A centralidade de Proença Ao longo de toda a contestação, Daniel Proença de Carvalho é descrito como um ponto nevrálgico, sendo até apelidado de “coordenador”.
Em fevereiro de 2012, Blanco diz ter sido de novo chamado ao BPA por Carlos Silva e pelo advogado André Navarro, para lhe solicitarem os seus serviços para a empresa Edimo, no âmbito de um inquérito em que Rosário Teixeira era o procurador titular. Esta empresa estaria a responsabilizar o banco pela sua situação atual.
“O que fizeram, sublinharam, com a prévia anuência do Dr. Daniel Proença de Carvalho, Coordenador dos Serviços Jurídicos do Banco que, atenta a confiança que o arguido tinha com o Dr. Rosário Teixeira, como resultara da inquirição do Dr. Carlos Silva, concordava que o patrocínio em questão lhe fosse entregue caso os clientes do Banco não se opusessem”, revela.
Tal acabou por acontecer, e a sociedade de advogados de Paulo Blanco assumiu a defesa da Edimo em fevereiro. Pouco depois, Orlando Figueira terá contactado o advogado dizendo que estava a colaborar com Proença de Carvalho e propondo um esquema em que tanto Orlando Figueira como Blanco poderiam ganhar. A recusa deste último, refere-se, terá feito com que fosse chamado mais tarde ao banco e lhe fosse comunicado que, por decisão do “Coordenador”, o caso seria confiado a Cortes Martins, “que tinha sido colega de curso do Dr. Rosário Teixeira”.
Segundo Blanco, o desfecho prova que aquilo que ele não aceitou fazer acabou por ser feito depois do seu afastamento. E adianta que as ligações perigosas não se ficaram por aí: “O Dr. Orlando Figueira continuou a colaborar com o Dr. Daniel Proença de Carvalho, tendo sido ele quem combinou com o Procurador da República, Paulo Gonçalves, a inquirição do Dr. Carlos Silva no âmbito do referido inquérito nº 208/13.9 TELSB que, por via do instituto da separação de processos, veio a dar origem ao processo n.º 356/14.8TELSB”.

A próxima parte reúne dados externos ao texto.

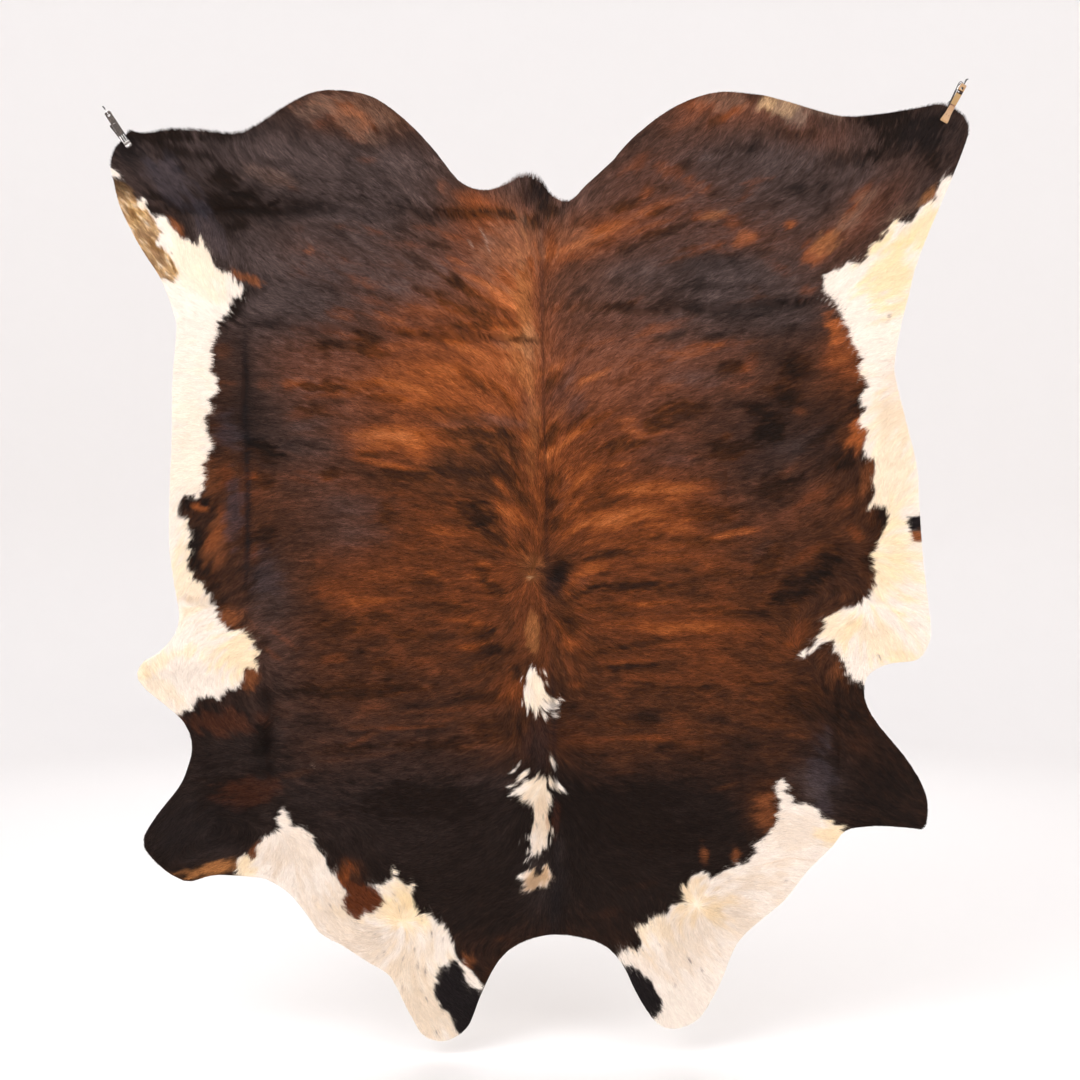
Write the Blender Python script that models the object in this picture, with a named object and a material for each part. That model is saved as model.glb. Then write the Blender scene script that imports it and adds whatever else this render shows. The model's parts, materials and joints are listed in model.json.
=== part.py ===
"""A brindle cowhide rug, hair side out, hung by two spring clips at its hind shanks.

The rug is one sheet of hair-on leather, cut along the animal's own outline: two hind shanks at the
top with the tail's root between them, the flanks, and two fore shanks with the neck at the bottom.
It hangs in the X-Z plane with its hair facing -Y.  The origin is the middle of the line between
the two clips' eyes.  Tables are in millimetres; every object is built in metres.
"""
import math

import bmesh
import bpy
import numpy as np
from mathutils import Vector
from mathutils.geometry import delaunay_2d_cdt

MM = 0.001

# ---- driving dimensions, in millimetres -----------------------------------------------------
HIDE_THICKNESS = 3.0        # the skin with the matted roots of its hair
RIM_STEP = 17.0             # spacing of the points along the hide's cut edge
FIELD_STEP = 56.0           # spacing of the points inside the hide
FOLD_STEP = 36.0            # spacing of the points along a fold
FOLD_END = 0.22             # share of a fold's length over which each end dies away
FOLD_UNEVEN = 0.28          # how much its height swells and sinks along the way
FOLD_WAVES = 2.6            # how many times it does so
FOLD_ROWS = (-1.8, -0.8, 0.0, 0.8, 1.8)     # rows of points along it, in half widths
EDGE_CURL = 5.0             # how far the cut edge lifts and dips
EDGE_CURL_REACH = 55.0      # how far into the sheet that curl is felt

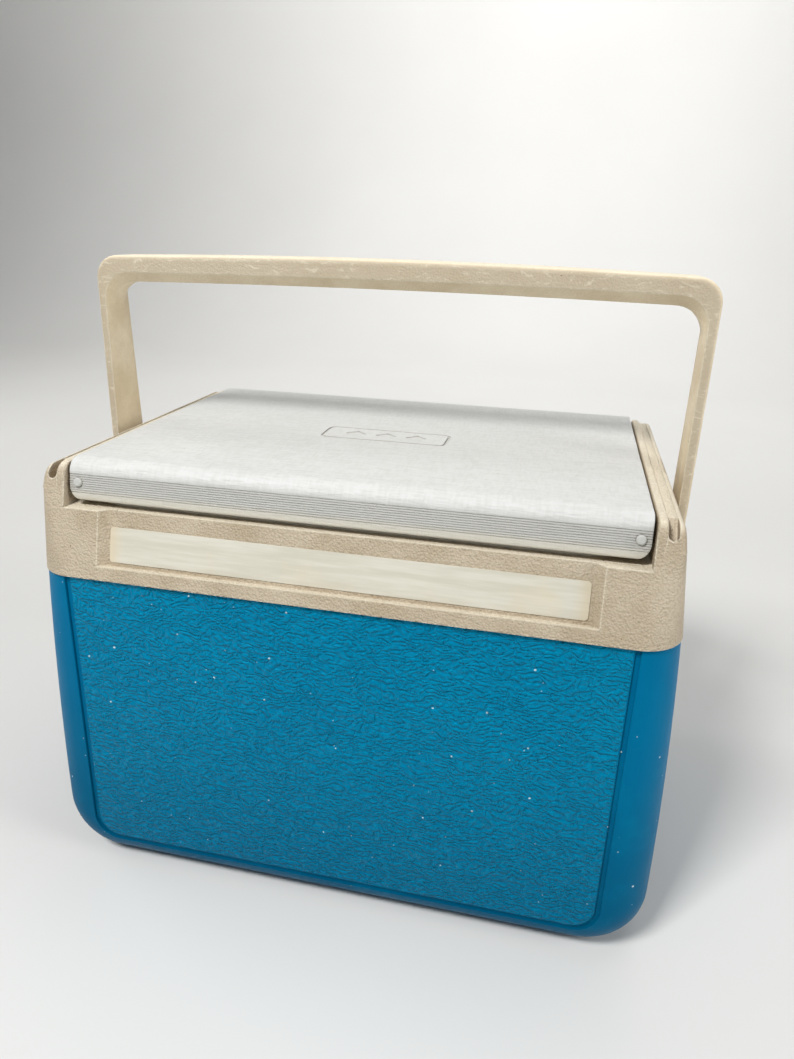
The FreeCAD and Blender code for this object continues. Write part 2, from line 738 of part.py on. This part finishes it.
def handle_pins():
    stem = cylinder_x(PIVOT_PIN, CHEEK_INNER + 3, HANDLE_OUT - 0.5, 0, PIVOT_Z)
    head = cylinder_x(PIVOT_HEAD, HANDLE_OUT - HEAD_RECESS + 0.15,
                      HANDLE_OUT - HEAD_RECESS + 0.15 + HEAD_THICK, 0, PIVOT_Z)
    pin = one_solid(stem.fuse(head))
    rim = [e for e in pin.Edges if e.BoundBox.XMin > HANDLE_OUT - 0.1]
    pin = pin.makeFillet(0.6, rim)
    return Part.makeCompound(both_sides(pin))


PARTS = {
    "outer_shell": outer_shell,
    "body_foam": body_foam,
    "inner_liner": inner_liner,
    "collar": collar,
    "front_label": front_label,
    "fill_plug": fill_plug,
    "lid_cover": lid_cover,
    "lid_tray": lid_tray,
    "lid_foam": lid_foam,
    "lid_studs": lid_studs,
    "hinge_pins": hinge_pins,
    "handle": handle,
    "handle_pins": handle_pins,
}

os.makedirs("parts", exist_ok=True)
for name, make in PARTS.items():
    shape = make()
    shape.exportStep(os.path.join("parts", name + ".step"))
    print(name, shape.isValid(), len(shape.Solids), round(shape.Volume / 1000, 1))
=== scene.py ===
import math

import bpy
from mathutils import Euler, Matrix, Vector, noise


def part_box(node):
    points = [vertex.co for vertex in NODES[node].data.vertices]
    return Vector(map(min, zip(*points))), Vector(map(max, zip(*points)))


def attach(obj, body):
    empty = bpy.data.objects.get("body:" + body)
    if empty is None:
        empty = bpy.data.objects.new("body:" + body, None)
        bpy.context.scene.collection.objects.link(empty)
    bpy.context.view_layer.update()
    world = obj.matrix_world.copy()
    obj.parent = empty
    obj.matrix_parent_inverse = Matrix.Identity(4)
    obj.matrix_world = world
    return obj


# A small personal cooler with a bail handle, dressed around its CAD frame.
# Lengths are in metres unless a name or a comment says otherwise.

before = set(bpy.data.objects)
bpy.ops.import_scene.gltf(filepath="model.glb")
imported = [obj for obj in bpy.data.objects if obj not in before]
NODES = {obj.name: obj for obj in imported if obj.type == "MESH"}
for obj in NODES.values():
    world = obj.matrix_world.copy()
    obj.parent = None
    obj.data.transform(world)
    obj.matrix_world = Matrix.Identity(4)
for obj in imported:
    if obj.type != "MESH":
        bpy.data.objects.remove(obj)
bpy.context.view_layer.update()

_, SHELL_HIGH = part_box("outer_shell")
LID_LOW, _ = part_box("lid_cover")
_, LABEL_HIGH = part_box("front_label")

MM = 0.001


def rgb(red, green, blue):
    """Linear colour from 8-bit display values, by the sRGB curve."""
    out = []
    for value in (red, green, blue):
        v = value / 255
        out.append(v / 12.92 if v <= 0.04045 else ((v + 0.055) / 1.055) ** 2.4)
    return (*out, 1.0)


# --------------------------------------------------------------------- colours

# Each teal's low shade is painted shade, used near the floor.
TEAL_WALL = {"pale": rgb(0, 112, 154), "deep": rgb(0, 100, 142), "low": rgb(0, 78, 110)}
TEAL_PANEL = {"pale": rgb(0, 126, 165), "deep": rgb(0, 111, 151), "low": rgb(0, 92, 128)}
TEAL_HAZE = rgb(0, 130, 168)
TEAL_RIM_HIGHLIGHT = rgb(0, 168, 210)
TEAL_GLOSS = (0.03, 0.7, 1.0, 1.0)
SCUFF = rgb(214, 226, 228)

CREAM_COLLAR = (rgb(195, 182, 160), rgb(177, 162, 138), rgb(150, 124, 92))
CREAM_HANDLE = (rgb(231, 217, 189), rgb(211, 193, 160), rgb(178, 152, 116))
CREAM_TOP_LIGHT = rgb(240, 230, 208)
CREAM_WORN_HIGHLIGHT = rgb(242, 234, 212)
CREAM_FRONT_SHADE = rgb(172, 160, 140)
CREAM_SCRATCH = rgb(222, 212, 192)
CREAM_DIRT = rgb(96, 76, 52)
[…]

Testemunhas de peso A defesa deste arguido da Operação Fizz pediu para arrolar como testemunha o Presidente da República, vários magistrados, dos quais se destacam Rosário Teixeira e Cândida Almeida, o advogado Daniel Proença de Carvalho, os juízes do Tribunal Central de Instrução Criminal Carlos Alexandre e Ivo Rosa e ainda João Soares e Fernando Seara.